Having a look through the greenhouse this morning I had a bit of a count up on how many Brachy & Parvi plants I had. I was surprized at the number even though I had bought some new seedlings recently.
This is what I came up with. 

bellatulum x 4
hangianum x 2
micranthum x hangianum = Liberty Taiwan x 3
leuco x hangianum = Wossner Favourite x 3
armeniacum x hangianum = Wossner China Moon x 10
conco-bellatulum x hangianum = Wossner Giant x 1
Sierra Lace x Wellesleyanum = Snow Walker x 2
Wellesleyanum x James Bacon x 1
bellatulum x Psyche = Helice x 1
niveum x hangianum = Chou-Yi Yuki x 1
Psyche x 2
Greyi x 6
Conco-bellatulum x delenatii = Yospur x 1
Ho Chi Minh x 2
armeniacum x Conco-bellatulum = Lake Shinsei x 1
Magic Lantern x 5
malipoense x 2
micranthum x 2
delenatii x niveum = Deception 2 x 1
Lynley Koopowitz x 3
delenatii x 1
emersonii x micranthum = Lola Bird x 3
Conco-bellatulum x 2
concolor x 2
niveum x 3
S. Gratrix x 2
Vanda M Pearman x 4

Brachy or Parvi crossed other,

Harold Koopowitz x 12
Golddollar x parishii x 2
Rolfei x 3
Golddollar x 4
bellatulum x stonei = Paris x 2


----------



## paphioboy (Aug 21, 2008)

Nice collection... You can give away whatever you have excess off to me...


----------



## JeanLux (Aug 21, 2008)

great selection Roy; hope, we 'll see a lot of picts.!!! Jean


----------



## goldenrose (Aug 21, 2008)

Looks like you've got some challenges there!


----------



## NYEric (Aug 21, 2008)

Oh the injustice! Look at all the hangianum crosses! But, no jackii!?!?


----------



## Roy (Aug 21, 2008)

Eric, I personally don't like jackii. To me its just a poor malipoense. BTW, the Kew list of Monocotledons still list it as P.malipoense var Jackii.
The hangianum X's definitely grow better than hang' itself.


----------



## NYEric (Aug 21, 2008)

I don't know, some of those red hangs! :drool:


----------



## Roy (Aug 21, 2008)

NYEric said:


> I don't know, some of those red hangs! :drool:



I know what you mean Eric but some how, I / we need to get plants that will grow and master the growing of them. There must be a way but I haven't found it yet. At the moment its like me trying to grow Disa. I acquire a lot of empty pots rapidly.


----------



## Leo Schordje (Aug 21, 2008)

Roy said:


> Eric, I personally don't like jackii. To me its just a poor malipoense. BTW, the Kew list of Monocotledons still list it as P.malipoense var Jackii.

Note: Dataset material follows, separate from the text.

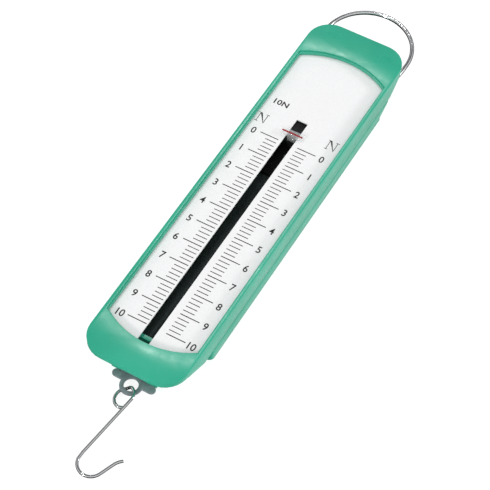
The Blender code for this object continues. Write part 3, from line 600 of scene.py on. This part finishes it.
def make_spring():
    """The close-wound coil. It lies between the case and the draw gear."""
    tree, given, end = tree_named("coil", [
        ("Turns", "Float", COIL_TURNS), ("Coil Radius", "Float", 0.003), ("Length", "Float", 0.025),
        ("Wire Radius", "Float", COIL_WIRE)])
    spiral = node_in(tree, "GeometryNodeCurveSpiral", [("Resolution", 18), ("Reverse", False)], [
        (given["Turns"], "Rotations"), (given["Coil Radius"], "Start Radius"),
        (given["Coil Radius"], "End Radius"), (given["Length"], "Height")])
    ring = node_in(tree, "GeometryNodeCurvePrimitiveCircle", [("Resolution", 8)],
                   [(given["Wire Radius"], "Radius")])
    swept = node_in(tree, "GeometryNodeCurveToMesh", [("Fill Caps", True)],
                    [(spiral.outputs["Curve"], "Curve"), (ring.outputs["Curve"], "Profile Curve")])
    soft = node_in(tree, "GeometryNodeSetShadeSmooth", links=[(swept.outputs["Mesh"], "Geometry")])
    closed_with(tree, soft.outputs["Geometry"], SPRING_STEEL, end)
    length = SPRING_HIGH.y - SPRING_LOW.y
    outer = (SPRING_HIGH.x - SPRING_LOW.x) / 2
    piece = grown("coil_spring", tree, {
        "Turns": COIL_TURNS, "Coil Radius": outer - COIL_WIRE, "Length": length - 2 * COIL_WIRE,
        "Wire Radius": COIL_WIRE}, SPRING_STEEL)
    middle_z = (SPRING_LOW.z + SPRING_HIGH.z) / 2
    piece.data.transform(Matrix.Rotation(math.radians(-90), 4, "X"))
    piece.data.transform(Matrix.Translation((0, SPRING_LOW.y + COIL_WIRE, middle_z)))
    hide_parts("spring")
    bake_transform(piece)


# ---------------------------------------------------------------- draw gear and small parts


def make_draw_gear():
    softened("draw_bar", "bar_strip", STRIP_EDGE, BAR_STEEL, "draw", "dark_steel")
    softened("lug_plate", "lug_plate_pressed", LUG_EDGE, ZINC, "draw", "zinc_steel")
    softened("pointer_carrier", "carrier_moulding", CARRIER_EDGE, BLACK, "draw", "black_plastic")
    for name in ("lug_rivet_1", "lug_rivet_2", "carrier_rivet_1", "carrier_rivet_2"):
        softened(name, name + "_headed", RIVET_EDGE, BAR_STEEL, "draw", "dark_steel")


def make_pointer():
    softened("pointer", "pointer_clear", POINTER_EDGE, CLEAR, "pointer", "clear_acrylic")


def screw_head(radius, tall):
    """A screw's domed head alone, without its shank, face down, with a cross recess."""
    shape = bmesh.new()
    rings = [(0.0, 0.0), (radius * 0.55, tall * 0.06), (radius * 0.85, tall * 0.25), (radius, tall * 0.6),
             (radius, tall)]
    line = [shape.verts.new((r, 0, z)) for r, z in rings]
    edges = [shape.edges.new(pair) for pair in zip(line, line[1:])]
    bmesh.ops.spin(shape, geom=line + edges, cent=(0, 0, 0), axis=(0, 0, 1), angle=2 * math.pi, steps=32)
    bmesh.ops.remove_doubles(shape, verts=shape.verts, dist=1e-6)
    rim = [e for e in shape.edges if len(e.link_faces) == 1]
    bmesh.ops.holes_fill(shape, edges=rim, sides=64)
    bmesh.ops.recalc_face_normals(shape, faces=shape.faces)
    mesh = bpy.data.meshes.new("screw_head")
    shape.to_mesh(mesh)
    shape.free()
    head = linked("screw_head", mesh)
    for turn in (0, 90):
        slot = bmesh.new()
        bmesh.ops.create_cube(slot, size=1)
        slot.transform(Matrix.Diagonal((radius * 1.15, radius * 0.24, tall * 1.1, 1)))
        slot.transform(Matrix.Rotation(math.radians(turn + 30), 4, "Z"))
        cutter_mesh = bpy.data.meshes.new("cross_cutter")
        slot.to_mesh(cutter_mesh)
        slot.free()
        cutter = linked("cross_cutter", cutter_mesh)
        recess = head.modifiers.new("cross", "BOOLEAN")
        recess.object = cutter
        recess.solver = "EXACT"
    bpy.context.view_layer.update()
    made = bpy.data.meshes.new_from_object(head.evaluated_get(bpy.context.evaluated_depsgraph_get()))
    for spare in [o for o in bpy.data.objects if o.name.startswith(("screw_head", "cross_cutter"))]:
        bpy.data.objects.remove(spare, do_unlink=True)
    return linked("screw_head_shape", made)


SCREWS = [f"cover_screw_{i}" for i in range(1, 5)]
HEAD_TALL, HEAD_INSIDE = 1.1 * MM, 0.00001


def make_screws():
    """One head at each screw's place in the rear cover."""
    boxes = [box_of(name) for name in SCREWS]
    radius = (boxes[0][1].x - boxes[0][0].x) / 2 - HEAD_INSIDE
    head = screw_head(radius, HEAD_TALL)
    tree, given, end = tree_named("screws_in_place", [("Head", "Object", None)])
    shape = node_in(tree, "GeometryNodeObjectInfo", links=[(given["Head"], "Object")])
    heads = node_in(tree, "GeometryNodeInstanceOnPoints", links=[
        (given["Geometry"], "Points"), (shape.outputs["Geometry"], "Instance")])
    closed_with(tree, heads.outputs["Instances"], SPRING_STEEL, end)
    seats = bpy.data.meshes.new("screw_seats")
    seats.from_pydata([((lo.x + hi.x) / 2, (lo.y + hi.y) / 2, lo.z + HEAD_INSIDE) for lo, hi in boxes],
                      [], [])
    piece = grown("screw_heads", tree, {"Head": head}, SPRING_STEEL, seats)
    bpy.data.objects.remove(head, do_unlink=True)
    smooth_by_angle(piece, 35)
    finish_piece(piece, "case", "spring_steel", *SCREWS)


def repaint(node, finish):
    mesh = nodes[node].data
    mesh.materials.clear()
    mesh.materials.append(finish)


def make_rest():
    repaint("scale_plate", PLATE_WHITE)
    repaint("index_line", RED)
    for name in ("spring_hook_top", "spring_hook_bottom"):
        repaint(name, SPRING_STEEL)
    make_screws()


# ---------------------------------------------------------------- floor, light, camera


FLOOR_REACH, FLOOR_GLOW = 4.0, 0.80


def make_floor():
    made, tree, shader = shader_of("floor_white", Roughness=0.9)
    where = place_of(tree)
    tree.links.new(ramp(tree, noise(tree, where, 4), [(0.3, (0.34, 0.34, 0.34)), (0.7, (0.36, 0.36, 0.36))]),
                   shader.inputs["Base Color"])
    shader.inputs["Specular IOR Level"].default_value = 0.0
    mesh = bpy.data.meshes.new("floor")
    mesh.from_pydata([(x * FLOOR_REACH, y * FLOOR_REACH, 0) for x, y in ((-1, -1), (1, -1), (1, 1), (-1, 1))],
                     [], [(0, 1, 2, 3)])
    shader.inputs["Emission Color"].default_value = (1, 1, 1, 1)
    shader.inputs["Emission Strength"].default_value = FLOOR_GLOW
    floor = linked("floor", mesh)
    mesh.materials.append(made)
    floor.visible_glossy = False


def area_light(name, place, size, watts):
    """A round lamp aimed at the middle of the case."""
    data = bpy.data.lights.new(name, "AREA")
    data.shape = "DISK"
    data.size = size
    data.energy = watts
    made = bpy.data.objects.new(name, data)
    made.location = place
    made.rotation_mode = "QUATERNION"
    made.rotation_quaternion = (-Vector(place)).to_track_quat("-Z", "Y")
    bpy.context.scene.collection.objects.link(made)


def toward(tree, direction, target, wide, narrow):
    """1 close to a direction, 0 away from it, with a soft edge given in degrees."""
    dot = tree.nodes.new("ShaderNodeVectorMath")
    dot.operation = "DOT_PRODUCT"
    dot.inputs[1].default_value = Vector(target).normalized()
    tree.links.new(direction, dot.inputs[0])
    made = tree.nodes.new("ShaderNodeMapRange")
    made.interpolation_type = "SMOOTHSTEP"
    made.inputs["From Min"].default_value = math.cos(math.radians(wide))
    made.inputs["From Max"].default_value = math.cos(math.radians(narrow))
    tree.links.new(dot.outputs["Value"], made.inputs["Value"])
    return made.outputs["Result"]


def blended(tree, share, low, high):
    """low where the share is 0, high where it is 1. Either may be a number or a socket."""
    made = tree.nodes.new("ShaderNodeMix")
    tree.links.new(share, made.inputs["Factor"])
    for key, value in (("A", low), ("B", high)):
        if isinstance(value, (int, float)):
            made.inputs[key].default_value = value
        else:
            tree.links.new(value, made.inputs[key])
    return made.outputs["Result"]


OPENING_AT, CARD_AT = (-0.29, 0.50, 0.815), (0.36, 0.48, -0.80)
TENT_PALE, OPENING_DARK, BELOW_DARK, CARD_PALE = 0.98, 0.14, 0.03, 0.80
LAMPS = [
    ("overhead_strip", (-0.26, 0.45, 0.74), 0.07, 1.0),
    ("front_card", (-0.26, -0.86, 0.48), 0.14, 2.6),
    ("right_card", (0.84, 0.46, 0.34), 0.14, 2.6),
]


def make_light():
    """A light tent: pale all round, a dark opening overhead, nearly black below with one pale card."""
    world = bpy.data.worlds.new("studio")
    bpy.context.scene.world = world
    world.use_nodes = True
    tree = world.node_tree
    coords = tree.nodes.new("ShaderNodeTexCoord")
    direction = coords.outputs["Generated"]
    above = toward(tree, direction, (0, 0, 1), 88, 68)
    opening = toward(tree, direction, OPENING_AT, 40, 22)
    card = toward(tree, direction, CARD_AT, 40, 16)
    level = blended(tree, above, blended(tree, card, BELOW_DARK, CARD_PALE),
                    blended(tree, opening, TENT_PALE, OPENING_DARK))
    sky = tree.nodes["Background"]
    tree.links.new(level, sky.inputs["Strength"])
    sky.inputs["Color"].default_value = (1, 1, 1, 1)
    for lamp in LAMPS:
        area_light(*lamp)


LENS, SENSOR = 131.07, 36.0
VIEW_PLACE = (0.185792, y_at(-0.351620), 0.508693)
VIEW_RIGHT = (0.864287, 0.502998, 0.000961)
VIEW_UP = (-0.410631, 0.704470, 0.578882)
VIEW_BACK = (0.290499, -0.500715, 0.815411)


def make_camera():
    data = bpy.data.cameras.new("camera")
    data.lens = LENS
    data.sensor_width = SENSOR
    data.clip_start = 0.01
    data.clip_end = 20
    camera = bpy.data.objects.new("camera", data)
    bpy.context.scene.collection.objects.link(camera)
    turn = Matrix((VIEW_RIGHT, VIEW_UP, VIEW_BACK)).transposed()
    camera.matrix_world = Matrix.Translation(VIEW_PLACE) @ turn.to_4x4()
    bpy.context.scene.camera = camera
    bpy.context.scene.view_settings.view_transform = "Standard"


make_camera()
make_case()
make_print()
make_ring()
make_hook()
make_spring()
make_draw_gear()
make_pointer()
make_rest()
make_floor()
make_light()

Paph malipoense var jackii would grow on you if you gave a medium to good one a chance. I wasn't thrilled with it at first myself on blooming a 1 growth plant, but after reblooming the same plant a few times It got better as the plant matured to multiple growths. The fragrance is even different than malipoense.


----------



## NYEric (Aug 21, 2008)

Did you move?


----------



## cnycharles (Aug 21, 2008)

Roy said:


> I know what you mean Eric but some how, I / we need to get plants that will grow and master the growing of them. There must be a way but I haven't found it yet. At the moment its like me trying to grow Disa. I acquire a lot of empty pots rapidly.

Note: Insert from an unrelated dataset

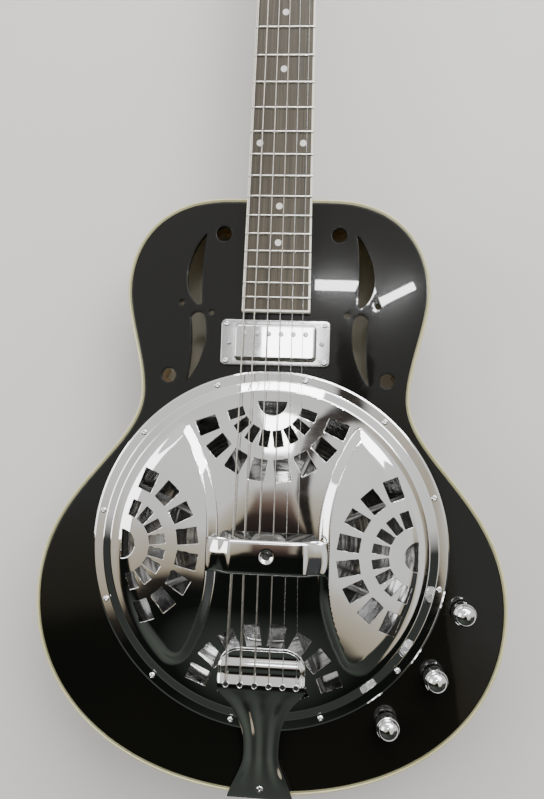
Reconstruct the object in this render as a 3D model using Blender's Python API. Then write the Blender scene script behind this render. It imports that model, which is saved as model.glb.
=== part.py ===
"""Resonator guitar: wooden body, pressed coverplate over a spider-bridge cone, bolt-through tailpiece,
one pickup and three controls, fretted neck with three-on-a-plate machine heads.

Metres, +Z up. The guitar lies on its back: z = 0 is the back's outer face, +Y runs to the headstock and
+X to the treble side. The origin lies straight below the middle of the saddle."""

import math

import bpy
from mathutils import Matrix, Vector
from mathutils.geometry import delaunay_2d_cdt

# Driving dimensions
SCALE_LENGTH = 0.648
FRETS = 20
COMPENSATION = 0.0025
BODY_DEPTH = 0.086
GAP = 0.0003

# Body outline, half of it: where each stretch starts and ends, and the lengths of its curve handles
TOP_END = (0.0418, 0.2920)
UPPER_BOUT = (0.1268, 0.2139)
WAIST = (0.1118, 0.1265)
LOWER_BOUT = (0.1940, -0.0443)
BOTTOM_END = (0.0, -0.1978)
HANDLES = ((0.0630, 0.0362), (0.0275, 0.0279), (0.0496, 0.0894), (0.0928, 0.1105))
OUTLINE_STEPS = (5, 4, 6, 8)

# Wood thicknesses
TOP_THICK = 0.005
BACK_THICK = 0.004
RIB_THICK = 0.003
BINDING_WIDE = 0.0032
BINDING_DEEP = 0.006
LINING_WIDE = 0.006
LINING_DEEP = 0.012
NECK_BLOCK = (0.068, 0.045)  # wide, long
TAIL_BLOCK = (0.060, 0.024)
TAIL_BLOCK_OFF = 0.003  # between the tail block and the lining
JACK_HOLE = 0.0052
KNOB_HOLE = 0.0042

# Resonator
PLATE_RADIUS = 0.1465
PLATE_FLANGE = 0.1385
PLATE_SHOULDER = 0.130
PLATE_THICK = 0.001
SHOULDER_HIGH = 0.0045
DOME_HIGH = 0.006
DOME_REACH = 0.10
LOBE_HIGH = 0.004
LOBE_WALL = 0.012
LOBE_OUTER, LOBE_FADE = 0.126, 0.025
RIDGE_Y = (0.018, 0.040, 0.062, 0.082, 0.100)
WELL_OUTER = 0.140
WELL_MOUTH = 0.1355
WELL_INNER = 0.127
WELL_LEDGE = 0.072
WELL_PORTS, WELL_PORT_RADIUS, WELL_PORT_Z = 8, 0.020, 0.038
CONE_RADIUS = 0.133
CONE_THICK = 0.0012
FAN_CENTRES = (0.1215, 0.1215, 0.1215, 0.1240)  # treble side, neck, bass side, tail
FAN_ROWS = ((0.0315, 0.0136, 0.0077, 70), (0.0575, 0.0177, 0.0130, 68))
FAN_HALF_ROUND = 0.012
SLOT_HALF_WIDE = 0.043
SLOT_LOW, SLOT_HIGH = -0.017, 0.015
SLOT_CORNER = 0.010

# Spider bridge and palm rest
HUB_TOP = BODY_DEPTH + 0.006
HUB_HALF_LONG, HUB_HALF_WIDE, HUB_DEEP = 0.0315, 0.0055, 0.008
CORE_RADIUS = 0.016
SCREW_BORE = 0.0026
SADDLE_TOP = BODY_DEPTH + 0.0151
SADDLE_ENDS = {"bass_saddle": (-0.0300, -0.0052), "treble_saddle": (0.0038, 0.0270)}
SADDLE_HALF_THICK = 0.0016
PALM_HALF_WIDE = 0.0495
PALM_LOW, PALM_HIGH = -0.017, 0.0105
PALM_TOP = BODY_DEPTH + 0.0236
PALM_THICK = 0.0016
PALM_HOLE_Y, PALM_HOLE_RADIUS = -0.0018, 0.0034

# Neck
NUT_Y = SCALE_LENGTH + COMPENSATION
NUT_LONG = 0.0045
NUT_TOP = BODY_DEPTH + 0.0089
BOARD_TOP = BODY_DEPTH + 0.008
BOARD_END = 0.195
BOARD_BINDING = 0.0017
FRET_WIDE = 0.0023
FRET_HIGH = 0.001
HEAD_ANGLE = math.radians(14)
HEAD_THICK = 0.015
HEAD_LONG = 0.185
TRUSS_SLOT = 0.0065

# Strings, bass to treble: their radii, and where each crosses the nut, the saddle and the tailpiece
STRING_RADII = (0.00066, 0.00053, 0.00042, 0.00033, 0.00022, 0.00016)
NUT_X = (-0.0208, -0.0134, -0.0052, 0.0028, 0.0105, 0.0176)
SADDLE_X = (-0.0277, -0.0184, -0.0066, 0.0047, 0.0153, 0.0247)
TAIL_X = (-0.0298, -0.0184, -0.0068, 0.0047, 0.0158, 0.0266)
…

well, I also end up with empty pots trying to grow disas but at least they empty a bit more slowly.... maybe because it is cooler in general here than where you are (I'm assuming)


----------



## Roy (Aug 22, 2008)

Leo Schordje said:


> Paph malipoense var jackii would grow on you if you gave a medium to good one a chance. I wasn't thrilled with it at first myself on blooming a 1 growth plant, but after reblooming the same plant a few times It got better as the plant matured to multiple growths. The fragrance is even different than malipoense.

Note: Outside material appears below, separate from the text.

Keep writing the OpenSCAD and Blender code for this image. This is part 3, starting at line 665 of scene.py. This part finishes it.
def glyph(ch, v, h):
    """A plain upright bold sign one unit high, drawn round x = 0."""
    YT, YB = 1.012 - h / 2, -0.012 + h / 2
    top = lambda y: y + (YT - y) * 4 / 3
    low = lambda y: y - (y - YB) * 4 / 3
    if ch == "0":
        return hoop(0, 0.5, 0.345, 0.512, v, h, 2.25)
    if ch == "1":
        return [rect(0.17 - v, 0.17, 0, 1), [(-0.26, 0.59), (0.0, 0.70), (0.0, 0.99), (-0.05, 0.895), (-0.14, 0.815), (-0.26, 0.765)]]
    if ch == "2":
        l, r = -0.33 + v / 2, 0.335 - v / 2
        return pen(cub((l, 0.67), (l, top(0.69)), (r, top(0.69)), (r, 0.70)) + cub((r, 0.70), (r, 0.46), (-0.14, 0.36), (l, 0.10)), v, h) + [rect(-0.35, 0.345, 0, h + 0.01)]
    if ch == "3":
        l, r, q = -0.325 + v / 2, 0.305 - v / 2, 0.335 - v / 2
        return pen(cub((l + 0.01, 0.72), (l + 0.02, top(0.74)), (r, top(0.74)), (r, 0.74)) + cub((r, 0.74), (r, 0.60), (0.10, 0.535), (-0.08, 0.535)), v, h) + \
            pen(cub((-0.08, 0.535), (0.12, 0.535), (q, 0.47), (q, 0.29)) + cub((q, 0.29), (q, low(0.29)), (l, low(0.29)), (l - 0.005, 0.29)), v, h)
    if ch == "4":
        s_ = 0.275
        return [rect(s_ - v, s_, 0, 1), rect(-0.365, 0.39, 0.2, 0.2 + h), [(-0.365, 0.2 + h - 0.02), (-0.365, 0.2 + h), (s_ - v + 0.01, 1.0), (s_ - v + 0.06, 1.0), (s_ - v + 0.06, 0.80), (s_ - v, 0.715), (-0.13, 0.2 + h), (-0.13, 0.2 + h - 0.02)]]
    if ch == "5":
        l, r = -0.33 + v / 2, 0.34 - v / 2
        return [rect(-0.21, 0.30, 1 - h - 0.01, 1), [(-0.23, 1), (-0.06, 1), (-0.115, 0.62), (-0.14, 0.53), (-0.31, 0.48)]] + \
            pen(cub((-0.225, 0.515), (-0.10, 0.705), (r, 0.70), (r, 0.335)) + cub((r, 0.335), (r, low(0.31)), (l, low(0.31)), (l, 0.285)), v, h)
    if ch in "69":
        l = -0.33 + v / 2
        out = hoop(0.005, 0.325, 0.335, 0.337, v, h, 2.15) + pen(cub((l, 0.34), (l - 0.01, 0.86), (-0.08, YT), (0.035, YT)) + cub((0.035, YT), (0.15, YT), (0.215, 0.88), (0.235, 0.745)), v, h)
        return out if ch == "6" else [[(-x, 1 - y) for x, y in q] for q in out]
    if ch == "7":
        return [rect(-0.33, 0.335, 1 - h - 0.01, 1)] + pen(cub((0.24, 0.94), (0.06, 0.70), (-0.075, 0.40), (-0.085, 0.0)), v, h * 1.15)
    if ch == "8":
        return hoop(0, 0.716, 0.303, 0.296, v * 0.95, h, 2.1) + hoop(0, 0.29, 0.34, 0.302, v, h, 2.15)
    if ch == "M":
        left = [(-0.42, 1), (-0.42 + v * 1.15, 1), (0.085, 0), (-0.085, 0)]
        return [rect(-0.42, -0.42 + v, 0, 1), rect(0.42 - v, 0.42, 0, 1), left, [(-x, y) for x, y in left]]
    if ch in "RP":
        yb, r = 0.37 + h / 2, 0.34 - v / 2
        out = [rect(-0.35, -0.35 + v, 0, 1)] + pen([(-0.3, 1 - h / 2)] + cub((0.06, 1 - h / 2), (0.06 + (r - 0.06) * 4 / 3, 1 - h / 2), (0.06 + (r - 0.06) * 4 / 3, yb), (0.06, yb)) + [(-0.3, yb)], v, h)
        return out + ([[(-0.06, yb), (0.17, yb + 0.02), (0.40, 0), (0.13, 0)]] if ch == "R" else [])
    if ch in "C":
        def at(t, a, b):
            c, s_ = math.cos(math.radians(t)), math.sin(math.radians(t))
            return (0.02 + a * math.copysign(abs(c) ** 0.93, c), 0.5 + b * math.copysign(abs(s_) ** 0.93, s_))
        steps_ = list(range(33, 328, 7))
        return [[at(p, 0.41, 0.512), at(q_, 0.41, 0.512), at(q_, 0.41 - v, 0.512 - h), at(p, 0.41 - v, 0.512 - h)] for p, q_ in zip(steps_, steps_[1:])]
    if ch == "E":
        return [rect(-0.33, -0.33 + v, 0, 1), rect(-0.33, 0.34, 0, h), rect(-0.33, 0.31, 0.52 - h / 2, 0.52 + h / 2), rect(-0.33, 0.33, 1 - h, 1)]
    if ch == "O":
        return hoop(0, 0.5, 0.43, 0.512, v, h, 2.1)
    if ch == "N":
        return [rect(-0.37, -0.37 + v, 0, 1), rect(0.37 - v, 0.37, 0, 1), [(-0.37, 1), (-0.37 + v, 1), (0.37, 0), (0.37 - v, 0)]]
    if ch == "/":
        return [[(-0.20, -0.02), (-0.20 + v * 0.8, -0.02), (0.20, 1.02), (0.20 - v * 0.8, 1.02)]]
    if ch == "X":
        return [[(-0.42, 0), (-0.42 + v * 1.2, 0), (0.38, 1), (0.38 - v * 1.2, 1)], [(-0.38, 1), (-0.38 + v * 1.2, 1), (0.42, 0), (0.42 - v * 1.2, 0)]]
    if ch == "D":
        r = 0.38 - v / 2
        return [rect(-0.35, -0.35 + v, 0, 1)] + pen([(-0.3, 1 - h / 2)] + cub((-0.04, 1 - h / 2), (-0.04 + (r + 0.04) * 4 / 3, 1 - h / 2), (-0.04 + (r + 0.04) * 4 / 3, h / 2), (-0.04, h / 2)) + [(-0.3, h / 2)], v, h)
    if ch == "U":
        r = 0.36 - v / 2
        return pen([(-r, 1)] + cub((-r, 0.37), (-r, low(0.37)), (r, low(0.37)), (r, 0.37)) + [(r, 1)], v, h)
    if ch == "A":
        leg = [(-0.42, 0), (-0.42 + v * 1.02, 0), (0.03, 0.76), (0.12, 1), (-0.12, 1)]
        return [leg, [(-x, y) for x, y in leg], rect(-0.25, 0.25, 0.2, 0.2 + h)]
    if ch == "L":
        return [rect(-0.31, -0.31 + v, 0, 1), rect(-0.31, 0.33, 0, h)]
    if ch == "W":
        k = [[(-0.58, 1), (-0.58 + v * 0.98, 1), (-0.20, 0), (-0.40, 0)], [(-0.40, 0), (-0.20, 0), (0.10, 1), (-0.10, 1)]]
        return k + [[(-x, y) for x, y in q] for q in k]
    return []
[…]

Leo, I understand the growing on of a plant and maybe I should try one or 2 but the only jackii's available at the moment are 50 - 75mm L/S. If I can get a bigger clone I'll try it.


----------



## NYEric (Aug 22, 2008)

That's huge!  Well it would be if it were a thaianum!


----------



## Roy (Aug 22, 2008)

NYEric said:


> That's huge!  Well it would be if it were a thaianum!



I'd rather have thaianum !!!!!!!!!!!!!!!!!!!!!!!


----------



## albert (Aug 23, 2008)

great selection, any plants for sale
cheers
Albert
Mission Beach, Australia


----------



## Roy (Aug 23, 2008)

Not yet Albert, these are my challange plants. The challange is to grow and flower them, they're growing ok so far but not many of them are at flowering size yet.


----------